The last episode aired on BBC Two was, fittingly enough, the Season 11 finale, Behind the Laughter, on Friday May 7th, 2004, I know there was a mini hiatus before that: all in all, it was almost six months until Channel 4 started airing Seasons 2 and 12.
I remember an article that said the BBC held the rights to the series until 2006, even though they stopped airing it two years after 4 got the rights in 2002. In 2005, Channel 4 gave them the rights to Family Guy for BBC Two, and later BBC Three, which is how Seth McFarlane's other shows made it to terrestrial in the UK.
Not sure about that, I'm sure C4 hadn't shown Family Guy for many years when it started on BBC2. As far as I know, BBC2 bought the rights to American Dad, which they showed for the first time on British TV, and Family Guy got bundled in within it (much like how ITV2 have them all now). At the time American Dad got the lion's share of the promotion and they were shown back to back on Saturday nights, for a few weeks at least -
https://genome.ch.bbc.co.uk/schedules/bbctwo/england/2005-10-22#at-22.05
As you say, the last episode of The Simpsons on BBC2 was in May 2004, that was a repeat, and the last new episode was in January of that year. From around early 2003, BBC2 would often take The Simpsons off for a week or two to try and launch something else to potentially replace it, not that they ever really found anything, so for the last few months they were really rationing it.
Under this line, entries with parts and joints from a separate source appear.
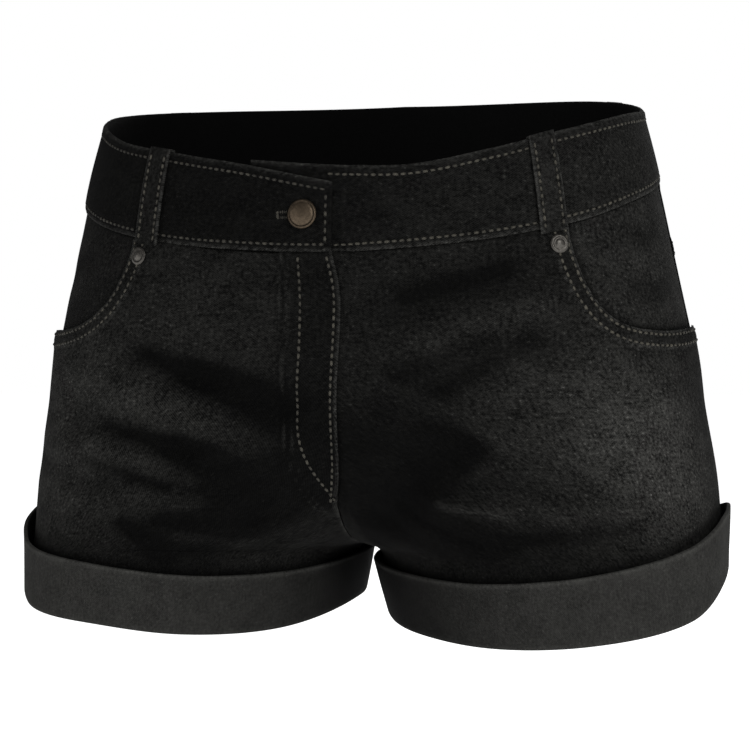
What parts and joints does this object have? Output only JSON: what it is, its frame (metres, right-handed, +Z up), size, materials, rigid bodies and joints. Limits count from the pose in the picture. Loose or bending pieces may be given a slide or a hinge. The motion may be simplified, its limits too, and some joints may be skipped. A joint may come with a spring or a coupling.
{
  "type": "denim shorts",
  "caption": "Low-rise denim shorts with turned-up cuffs, scooped front pockets, a buttoned waistband and a covered zip fly, hollow and in their worn shape.",
  "frame": {"origin": "middle of the waist opening, level with the top of the side seams", "axes": "+X to the viewer's right as the fly faces the viewer, +Y to the back, +Z up"},
  "size_m": [0.3951, 0.2391, 0.3036],
  "materials": {
    "denim": "washed black twill, faded on the thighs",
    "cuff_denim": "grey inner face of the twill, turned out",
    "pocketing": "plain cotton pocketing",
    "zip_tape": "woven zip tape",
    "copper": "antique copper, rubbed",
    "nickel": "antique nickel, dull"
  },
  "bodies": {
    "root": {"front_panel_left": "denim", "back_panel_left": "denim", "back_yoke_left": "denim", "hip_piece_left": "denim", "pocket_bag_left": "pocketing", "back_pocket_left": "denim", "cuff_left": "cuff_denim", "rivet_left": "nickel", "front_panel_right": "denim", "back_panel_right": "denim", "back_yoke_right": "denim", "hip_piece_right": "denim", "pocket_bag_right": "pocketing", "back_pocket_right": "denim", "cuff_right": "cuff_denim", "rivet_right": "nickel", "fly_facing": "denim", "zip": "zip_tape", "fly_shield": "denim", "zip_slider": "nickel", "waistband": "denim", "waist_button": "copper", "belt_loop_front_left": "denim", "belt_loop_front_right": "denim", "belt_loop_back_left": "denim", "belt_loop_back_right": "denim", "belt_loop_back_middle": "denim"}
  },
  "joints": []
}
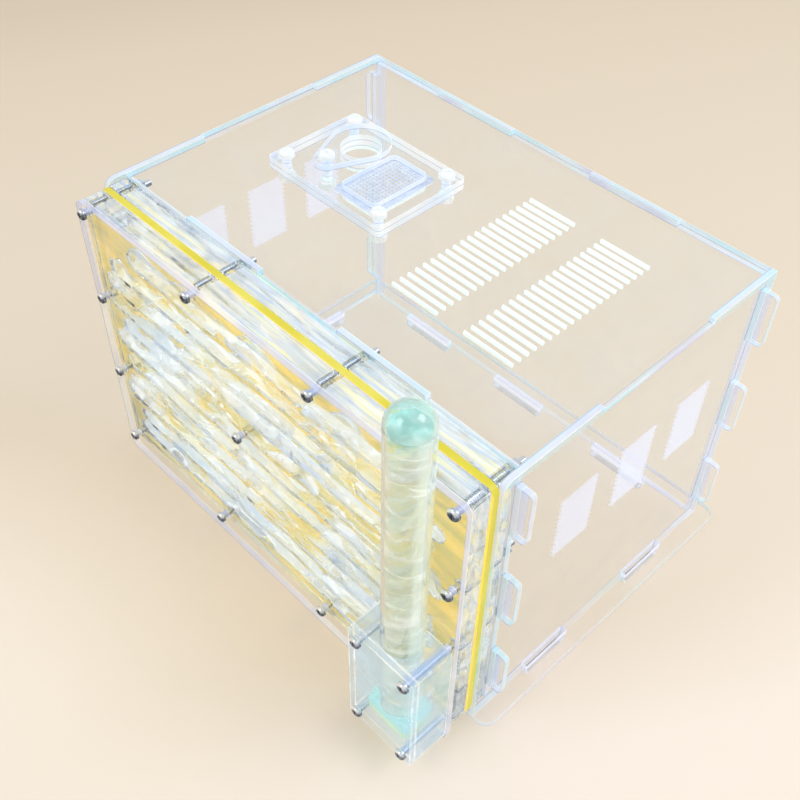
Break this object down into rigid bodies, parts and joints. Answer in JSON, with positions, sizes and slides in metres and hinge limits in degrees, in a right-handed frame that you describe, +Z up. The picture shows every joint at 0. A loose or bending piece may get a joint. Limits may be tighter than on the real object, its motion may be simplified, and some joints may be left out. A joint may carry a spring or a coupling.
{
  "type": "ant habitat",
  "caption": "Clear acrylic ant habitat: a vented box with a feeding hatch in its lid, a carved gallery nest bolted to its front and a test tube water tower.",
  "frame": {"origin": "on the surface that the feet stand on, under the middle of the whole object's outline", "axes": "+X to the right seen from the nest's front, +Y to the back, +Z up"},
  "size_m": [0.256, 0.2136, 0.2093],
  "materials": {
    "panel_acrylic": "clear cast sheet with pale blue cut edges",
    "hatch_acrylic": "clear cast sheet",
    "mesh_steel": "fine woven mesh",
    "white_nylon": "moulded",
    "cover_acrylic": "clear cast sheet",
    "gallery_acrylic": "clear, carved and polished",
    "yellow_acrylic": "amber yellow, see-through tint",
    "screw_steel": "bright",
    "tank_acrylic": "clear, cut and glued",
    "wet_sponge": "fine open cells, wet",
    "tube_glass": "thin clear wall with a milky haze"
  },
  "bodies": {
    "habitat": {"base_plate": "panel_acrylic", "left_side_panel": "panel_acrylic", "right_side_panel": "panel_acrylic", "front_panel": "panel_acrylic", "back_panel": "panel_acrylic", "nest_cover": "cover_acrylic", "nest_front_body": "gallery_acrylic", "nest_rear_body": "gallery_acrylic", "divider_sheet": "yellow_acrylic", "nest_screws": "screw_steel", "nest_nuts": "screw_steel", "tank_screws": "screw_steel", "tank_nuts": "screw_steel", "tank_front_plate": "tank_acrylic", "tank_body": "tank_acrylic", "tank_sponge": "wet_sponge"},
    "lid": {"top_lid": "panel_acrylic", "hatch_lower_plate": "hatch_acrylic", "hatch_upper_plate": "hatch_acrylic", "hatch_mesh": "mesh_steel", "hatch_screws": "white_nylon", "hatch_nuts": "white_nylon", "feed_door_screw": "white_nylon", "feed_door_nut": "white_nylon"},
    "feed_door": {"feed_door": "hatch_acrylic"},
    "water_tube": {"water_tube": "tube_glass"}
  },
  "joints": [
    {"name": "lid_lift", "type": "slide", "parent": "habitat", "child": "lid", "axis": [0, 0, 1], "range_m": [0, 0.08]},
    {"name": "feed_door_swing", "type": "hinge", "parent": "lid", "child": "feed_door", "pos_m": [-0.0555, 0.00835, 0.17315], "axis": [0, 0, 1], "range_deg": [-185, 8]},
    {"name": "tube_lift", "type": "slide", "parent": "habitat", "child": "water_tube", "axis": [0, 0, 1], "range_m": [0, 0.06]}
  ]
}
BBC 2 for a while also gave The Simpsons a primetime slot in 1998.
Yes, although that was pretty much only there as a spoiler for the appalling ITV sitcom Babes In The Wood. They showed about half a dozen episodes in the 9pm slot but seemingly it didn't rate any better there than it did at 6pm, so they just kept it there. It was presumably also easier to show 22-minute shows at 6pm where there were loads more imports and less requirement to shove in filler shows to fill up a half hour slot. As mentioned, C4 also seemed to find 6pm did just as well as 9pm.